DIRECTIONS => Return verbatim all lines from the first one in the records to the line with "points, spun whole.", both ends kept.

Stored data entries
★ ★ ★ ★ ★

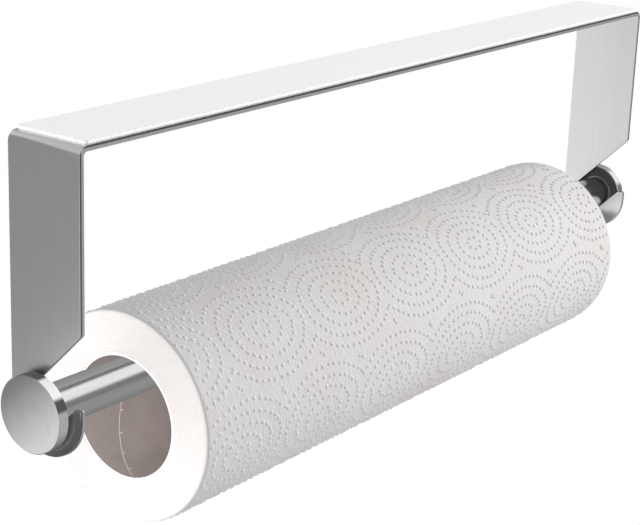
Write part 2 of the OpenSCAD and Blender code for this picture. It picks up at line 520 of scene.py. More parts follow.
# %% Spin a section round the rod's axis
def spun(name, section, axis, material, segments=128, crease=25):
    """A mesh from a section of (along X, distance from the axis) points, spun whole.

    The section closes on itself, or starts and ends on the axis.
    """
    mesh = bmesh.new()
    rings = []
    for along, reach in section:
        ring = []
        for step in range(segments):
            turn = 2 * math.pi * step / segments
            place = (along, axis.y + reach * math.cos(turn), axis.z + reach * math.sin(turn))
            ring.append(mesh.verts.new(place))
        rings.append(ring)
    on_axis = section[0][1] == 0 and section[-1][1] == 0
    following = rings[1:] if on_axis else rings[1:] + rings[:1]
    for ring, after in zip(rings, following):
        for step in range(segments):
            beside = (step + 1) % segments
            mesh.faces.new((ring[step], ring[beside], after[beside], after[step]))
    bmesh.ops.remove_doubles(mesh, verts=mesh.verts, dist=mm(0.0005))
    bmesh.ops.recalc_face_normals(mesh, faces=mesh.faces)
    for face in mesh.faces:
        face.smooth = True
    for edge in mesh.edges:
        edge.smooth = edge.calc_face_angle(0) < math.radians(crease)
    data = bpy.data.meshes.new(name)
    mesh.to_mesh(data)
    mesh.free()
    data.materials.append(material)
    return data


# %% The rod's tube
def build_tube():
    wall = rod.radius - plug.radius
    ease = mm(0.2)
    section = [
        (rod.left, rod.radius - wall),
        (rod.left, rod.radius - ease),
        (rod.left + ease, rod.radius),
        (rod.right - ease, rod.radius),
        (rod.right, rod.radius - ease),
        (rod.right, rod.radius - wall),
    ]
    data = spun("rod_tube_mesh", section, rod, steel_tube, segments=160)
    return piece("rod_sleeve", data, "rod", ["rod_tube"])


tube = build_tube()

# %% [markdown]
# An end disc starts as bar stock. Its face is turned with a crown of 0.4 mm, its rim is turned
# and chamfered, and a blind hole on the inner side takes the set screw. From the middle to the
# rim the face turns by three degrees or so, and that gives it the soft change from dark to light
# that a dead flat face would lack.

# %% The end discs
crown = mm(0.4)
disc_chamfer = mm(0.3)
screw_hole_depth = left_disc.right - stud.left


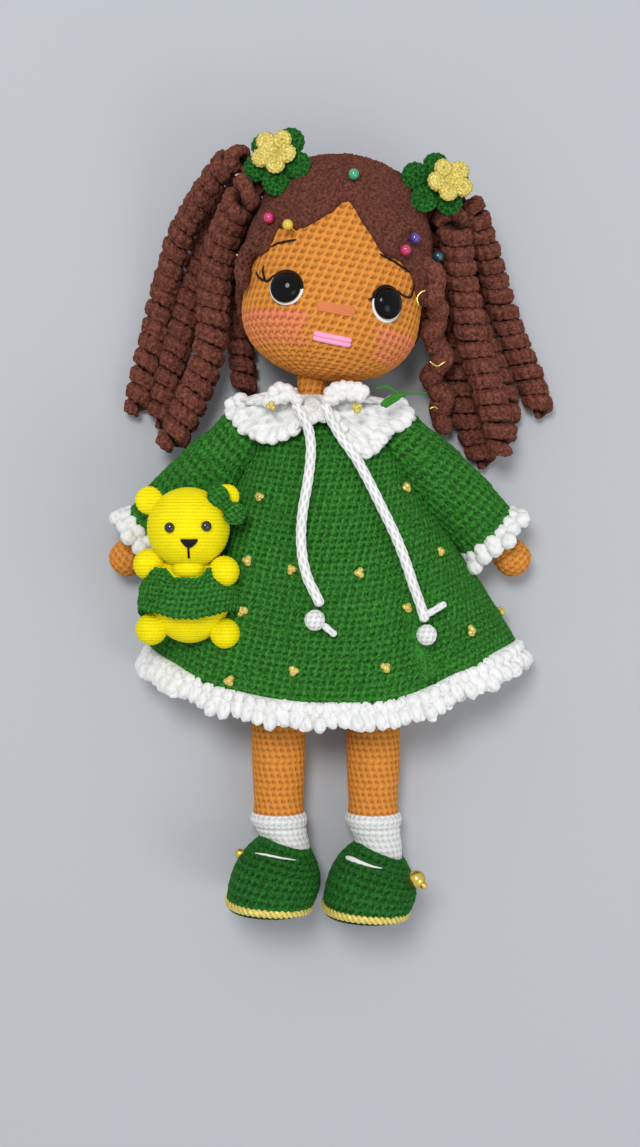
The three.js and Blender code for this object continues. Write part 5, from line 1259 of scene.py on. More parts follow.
class DOLL_OT_torso(bpy.types.Operator):
    """Stuffed torso with its neck"""

    bl_idname = "doll.torso"
    bl_label = "Torso"

    def execute(self, context):
        table = smooth_table([
            [-2.4, 0.3, 0.3], [-2.3, 5.2, 5.2], [14, 5.3, 5.3], [17, 9, 8], [21, 18.5, 12.5], [26, 25, 15.2],
            [36, 26.6, 16.2], [50, 26.2, 16.6], [65, 27.8, 17.4], [78, 26.2, 16.2], [86, 19, 11.7], [89.7, 9.5, 6.2],
        ])
        down, around = np.linspace(-2.2, 89.5, 160)[:, None], even_angles(112, -QUARTER)
        half, deep = look_up(table, down)
        bend = eased((down - 8) / 16)
        x = mix(NECK_X, 0, bend) + half * power(np.cos(around), 0.92)
        z = mix(NECK_LEVEL, TORSO_LEVEL, bend) + deep * power(np.sin(around), 0.92)
        made = plain_skin(np.stack(np.broadcast_arrays(x, TORSO_TOP_Y - down, z), axis=-1), 0.6, 7)
        put("torso_skin", made, skin_yarn(), "doll_body", "torso")
        return {"FINISHED"}


def knot(place, outward, radius, seed):
    """Sewn knot: four small balls of yarn, set unevenly round its middle, the last one on top."""
    matrix, made = facing(outward), []
    for number in range(4):
        luck = float(chance(number, seed))
        turn = TURN * (number / 3 + 0.12 * luck) + seed
        away, up = (0.1 * radius, 0.5) if number == 3 else (0.45 * radius, 0)
        centre = place + matrix @ [away * math.cos(turn), away * math.sin(turn) * 1.2, up]
        halves = radius * np.array([0.55 + 0.2 * luck, 0.5 + 0.2 * luck, 0.5])
        made.append(worked_egg(centre, halves, (1.2, 1.1), 0.35, 0.38, axes=matrix, seed=number))
    return made


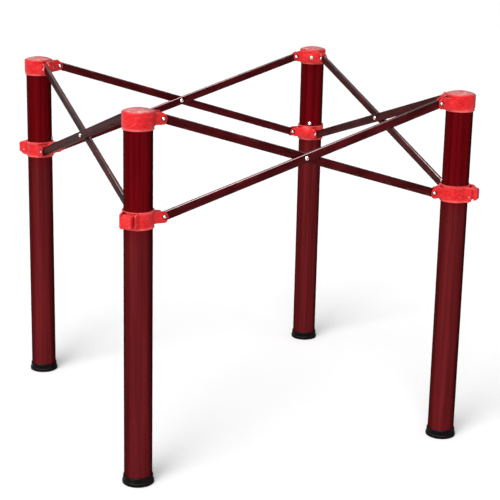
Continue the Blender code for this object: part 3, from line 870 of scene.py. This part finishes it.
def black_rubber():
    """Black rubber with a fine grain, a little red dust rubbed off the tube, and scuffed rims."""
    n = Nodes("black_rubber")
    grain = n.noise(500.0, detail=5.0)
    dust = n.ramp(n.noise(85.0, detail=6.0), (0.48, 0.0), (0.72, 1.0))
    colour = n.mix(n.maths("MULTIPLY", dust, 0.5), (0.0012, 0.0011, 0.0012), (0.022, 0.008, 0.007))
    rub = n.maths("MULTIPLY", n.edges(0.0006, 0.84, 0.97),
                  n.ramp(n.noise(70.0, detail=5.0), (0.50, 0.0), (0.60, 1.0)))
    colour = n.mix(n.maths("MULTIPLY", rub, 0.6), colour, (0.160, 0.130, 0.110))
    n.bump(0.25, 0.0004, grain)
    return n.set(
        Base_Color=colour, Roughness=n.ramp(grain, (0.3, 0.40), (0.7, 0.60)),
        Specular_IOR_Level=0.06,
    )


def bright_metal(name, colour, rough, scale):
    """Bare or plated metal: fine marks at a scale, dull stains, and painted shade in its recesses.
    """
    n = Nodes(name)
    marks = n.noise(scale, detail=6.0, roughness=0.7)
    stain = n.ramp(n.noise(scale / 5, detail=4.0), (0.4, 0.0), (0.8, 1.0))
    dull = tuple(c * 0.62 for c in colour)
    colour = n.mix(n.maths("MULTIPLY", stain, 0.6), colour, dull)
    # Painted shade: darker in the piece's own recesses.
    colour = n.mix(n.painted_crevice_shade(0.0014, 0.30, 0.85), (0.020, 0.012, 0.010), colour)
    n.bump(0.08, 0.0002, marks)
    return n.set(
        Base_Color=colour,
        Roughness=n.ramp(marks, (0.3, rough), (0.7, rough + 0.14)), Metallic=1.0,
    )


TUBE_PAINT = tube_enamel()
BRACE_PAINT = brace_enamel("maroon_enamel", (0.024, 0.0008, 0.0012), (0.105, 0.0060, 0.009))
SIDE_PAINT = brace_enamel("greyer_maroon", (0.022, 0.0028, 0.0035), (0.115, 0.024, 0.024))
PLASTIC = red_plastic()
RUBBER = black_rubber()
NICKEL = bright_metal("nickel", (0.80, 0.77, 0.74), 0.22, 700.0)
STEEL = bright_metal("spring_wire", (0.42, 0.41, 0.41), 0.30, 900.0)
YELLOW_ZINC = bright_metal("yellow_zinc", (0.95, 0.86, 0.62), 0.30, 700.0)


# ---------------------------------------------------------------- placing

def place(name, mesh, material, slot, body, matrix, nodes=()):
    """Adds a piece at a place in the frame, riding on a body and standing for CAD nodes."""
    made = bpy.data.objects.new(name, mesh)
    bpy.context.scene.collection.objects.link(made)
    made.matrix_world = matrix
    if not mesh.materials:
        mesh.materials.append(material)
    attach(made, body)
    if nodes:
        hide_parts(*nodes)
    return made


body_of_node = {n: b for b, ns in frame["record"]["behaviour"]["bodies"].items() for n in ns}

for index, corner in enumerate(CORNERS):
    spin = Matrix.Rotation(math.radians(90.0 * index), 4, "Z")
    stand = Matrix.Translation((LEG[corner].x, LEG[corner].y, 0.0)) @ spin
    leg, slider, rocker = "leg_" + corner, "collar_" + corner, "lever_" + corner
    stop_spot = FIXING * (TUBE_R - 0.0009) + Vector((0, 0, middle("stop_rivet_" + corner).z))
    for name, mesh, material, slot, body, local, node in (
        ("enamel_tube_", tube_mesh, TUBE_PAINT, "tube_enamel", leg, None, "leg_tube_"),
        ("moulded_cap_", cap_mesh, PLASTIC, "red_plastic", leg, None, "top_cap_"),
        ("rubber_foot_", foot_mesh, RUBBER, "black_rubber", leg, None, "foot_"),
        ("slide_collar_", collar_mesh, PLASTIC, "red_plastic", slider, None, "collar_"),
        ("thumb_lever_", lever_mesh, PLASTIC, "red_plastic", rocker, None, "release_lever_"),
        ("hinge_pin_", pin_mesh, STEEL, "rivet_metal", slider, None, "lever_pin_"),
        ("return_spring_", spring_mesh, STEEL, "spring_steel", slider, None, "lever_spring_"),
        ("stop_button_", stop_rivet_mesh, NICKEL, "rivet_metal", leg,
         Matrix.Translation(stop_spot) @ FACE_FIXING, "stop_rivet_"),
        ("cap_screw_", screw_mesh, YELLOW_ZINC, "rivet_metal", leg,
         Matrix.Translation(SCREW_SEAT) @ FACE_FIXING, None),
    ):
        at = stand if local is None else stand @ local
        made = place(
            name + corner, mesh, material, slot, body, at, [node + corner] if node else (),
        )
        if mesh is spring_mesh:
            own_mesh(made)

for index, side in enumerate(SIDES):
    spin = Matrix.Rotation(math.radians(90.0 * index), 4, "Z")
    centre = middle("cross_rivet_" + side)
    for slope, plane, tilt in (("rising", -PLANE, -SLOPE), ("falling", PLANE, SLOPE)):
        node = "brace_%s_%s" % (side, slope)
        at = Matrix.Translation(centre) @ spin @ Matrix.Translation((0, plane, 0))
        at = at @ Matrix.Rotation(tilt, 4, "Y")
        # The left and right braces take the greyer copy of the brace paint.
        on_side = side in ("left", "right")
        place("brace_tube_%s_%s" % (side, slope), side_brace_mesh if on_side else brace_mesh,
              SIDE_PAINT if on_side else BRACE_PAINT, "brace_enamel", body_of_node[node], at,
              [node])
    rivets = [("cross_rivet_" + side, cross_rivet_mesh)]
    for end in ("cap_rivet_%s_a", "cap_rivet_%s_b", "collar_rivet_%s_a", "collar_rivet_%s_b"):
        rivets.append((end % side, end_rivet_mesh))
    for node, mesh in rivets:
        at = Matrix.Translation(middle(node)) @ spin @ UPRIGHT
        place("pop_" + node, mesh, NICKEL, "rivet_metal", body_of_node[node], at, [node])


# ---------------------------------------------------------------- floor, light and camera

def floor():
    """A plain white floor to the camera. In reflections only, its colour falls off into the
    dark on one side by the ray's direction, which gives the tubes their dark right edge."""
    bm = bmesh.new()
    bmesh.ops.create_grid(bm, x_segments=1, y_segments=1, size=30.0)
    mesh = solid(bm, "floor")
    n = Nodes("pale_floor")
    seen = n.new("ShaderNodeNewGeometry")
    n.coords = seen.outputs["Position"]
    white = n.mix(n.noise(3.0), (0.90, 0.90, 0.90), (0.93, 0.93, 0.93))
    level = n.vector("MULTIPLY", seen.outputs["Incoming"], (1.0, 1.0, 0.0))
    aim = n.vector("NORMALIZE", level.outputs[0])
    across = n.vector("DOT_PRODUCT", aim.outputs[0], Vector((0.857, 0.509, 0.0)).normalized())
    half = n.maths("ADD", n.maths("MULTIPLY", across.outputs["Value"], 0.5), 0.5)
    mirrored = n.ramp(half, (0.0, 0.16), (0.09, 0.56), (0.30, 0.76), (0.85, 0.82), (1.0, 1.0))
    glossy = n.new("ShaderNodeLightPath").outputs["Is Glossy Ray"]
    n.set(Base_Color=n.mix(glossy, white, mirrored), Roughness=0.7, Specular_IOR_Level=0.0)
    mesh.materials.append(n.material)
    made = bpy.data.objects.new("floor", mesh)
    bpy.context.scene.collection.objects.link(made)
    made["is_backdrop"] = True


def area(name, spot, target, width, height, power):
    """An area light at a spot, aimed at a target."""
    data = bpy.data.lights.new(name, "AREA")
    data.shape = "RECTANGLE"
    data.size, data.size_y = width, height
    data.energy = power
    made = bpy.data.objects.new(name, data)
    made.location = spot
    made.rotation_euler = (Vector(target) - Vector(spot)).to_track_quat("-Z", "Y").to_euler()
    bpy.context.scene.collection.objects.link(made)


def studio():
    """White behind the object, an even sky that lights it from the upper left, and, for
    reflections only, a bright panel overhead that picks out its rounded upper edges."""
    sky_low, sky_range, panel_strength = 0.16, 0.62, 12.0
    world = bpy.data.worlds.new("studio")
    world.use_nodes = True
    bpy.context.scene.world = world
    tree = world.node_tree

    def new(kind, *sources, **settings):
        """A world node's first output, with its inputs linked or set in order."""
        node = tree.nodes.new(kind)
        for key, value in settings.items():
            setattr(node, key, value)
        for socket, source in zip(node.inputs, sources):
            if isinstance(source, bpy.types.NodeSocket):
                tree.links.new(source, socket)
            elif source is not None:
                socket.default_value = source
        return node.outputs[0]

    def towards(direction, low, high):
        """0 to 1 as the ray's dot product with a direction goes from low to high."""
        vector = tree.nodes.new("ShaderNodeVectorMath")
        vector.operation = "DOT_PRODUCT"
        vector.inputs[1].default_value = Vector(direction).normalized()
        tree.links.new(ray, vector.inputs[0])
        return new("ShaderNodeMapRange", vector.outputs["Value"], low, high, 0.0, 1.0)

    def maths(operation, a, b):
        """One Math node."""
        return new("ShaderNodeMath", a, b, operation=operation)

    ray = tree.nodes.new("ShaderNodeTexCoord").outputs["Generated"]
    path = tree.nodes.new("ShaderNodeLightPath")
    upper_left = towards((-0.62, -0.45, 0.64), -1.0, 1.0)
    sky = maths("ADD", maths("MULTIPLY", upper_left, sky_range), sky_low)
    panel = maths("MULTIPLY", towards((-0.25, -0.15, 0.95), 0.80, 0.92), panel_strength)
    panel = maths("MULTIPLY", panel, path.outputs["Is Glossy Ray"])
    backdrop = new("ShaderNodeBackground", (1.0, 1.0, 1.0, 1.0), 1.0)
    light = new("ShaderNodeBackground", (1.0, 1.0, 1.0, 1.0), maths("ADD", sky, panel))
    mix = tree.nodes.new("ShaderNodeMixShader")
    for socket, source in zip(mix.inputs, (path.outputs["Is Camera Ray"], light, backdrop)):
        tree.links.new(source, socket)
    tree.links.new(mix.outputs[0], tree.nodes["World Output"].inputs["Surface"])
    data = bpy.data.lights.new("soft_sun", "SUN")
    data.energy = 2.0
    data.angle = math.radians(40.0)
    made = bpy.data.objects.new("soft_sun", data)
    made.rotation_euler = Vector((0.60, 0.55, -1.15)).to_track_quat("-Z", "Y").to_euler()
    bpy.context.scene.collection.objects.link(made)
    area("key", (-2.6, -2.4, 2.2), (0, 0, 0.35), 1.2, 1.6, 28.0)


def camera():
    """A long lens at the front left, above the caps, looking down at the stand. Its place,
    angles and lens are the rounded result of a least-squares fit to the photograph's view."""
    yaw, pitch, roll = math.radians(23.65), math.radians(15.58), math.radians(1.24)
    ahead = Vector(
        (math.sin(yaw) * math.cos(pitch), math.cos(yaw) * math.cos(pitch), -math.sin(pitch))
    )
    level = Vector((math.cos(yaw), -math.sin(yaw), 0.0))
    lift = level.cross(ahead)
    right = level * math.cos(roll) + lift * math.sin(roll)
    up = lift * math.cos(roll) - level * math.sin(roll)
    data = bpy.data.cameras.new("camera")
    data.sensor_width = 36.0
    data.lens = 104.1
    data.clip_end = 100.0
    made = bpy.data.objects.new("camera", data)
    turn = Matrix((right, up, -ahead)).transposed().to_4x4()
    made.matrix_world = Matrix.Translation((-1.0826, -2.5483, 1.0894)) @ turn
    bpy.context.scene.collection.objects.link(made)
    bpy.context.scene.camera = made


floor()
studio()
camera()
bpy.context.scene.view_settings.view_transform = "Standard"

low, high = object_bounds()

★ ★ ★ ★ ★

TASK RESPONSE =>
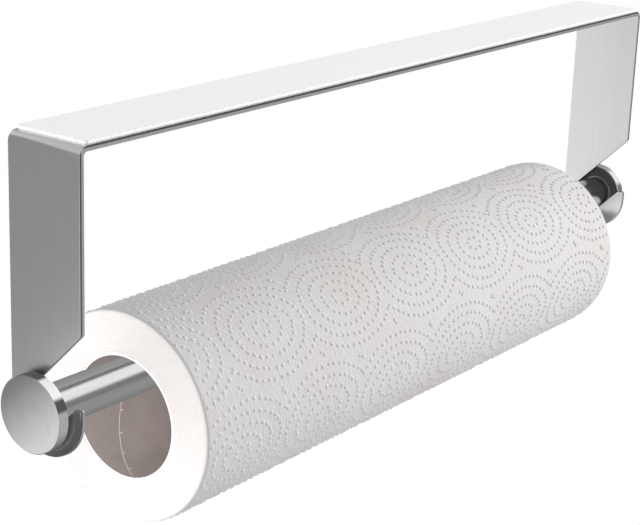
Write part 2 of the OpenSCAD and Blender code for this picture. It picks up at line 520 of scene.py. More parts follow.
# %% Spin a section round the rod's axis
def spun(name, section, axis, material, segments=128, crease=25):
    """A mesh from a section of (along X, distance from the axis) points, spun whole.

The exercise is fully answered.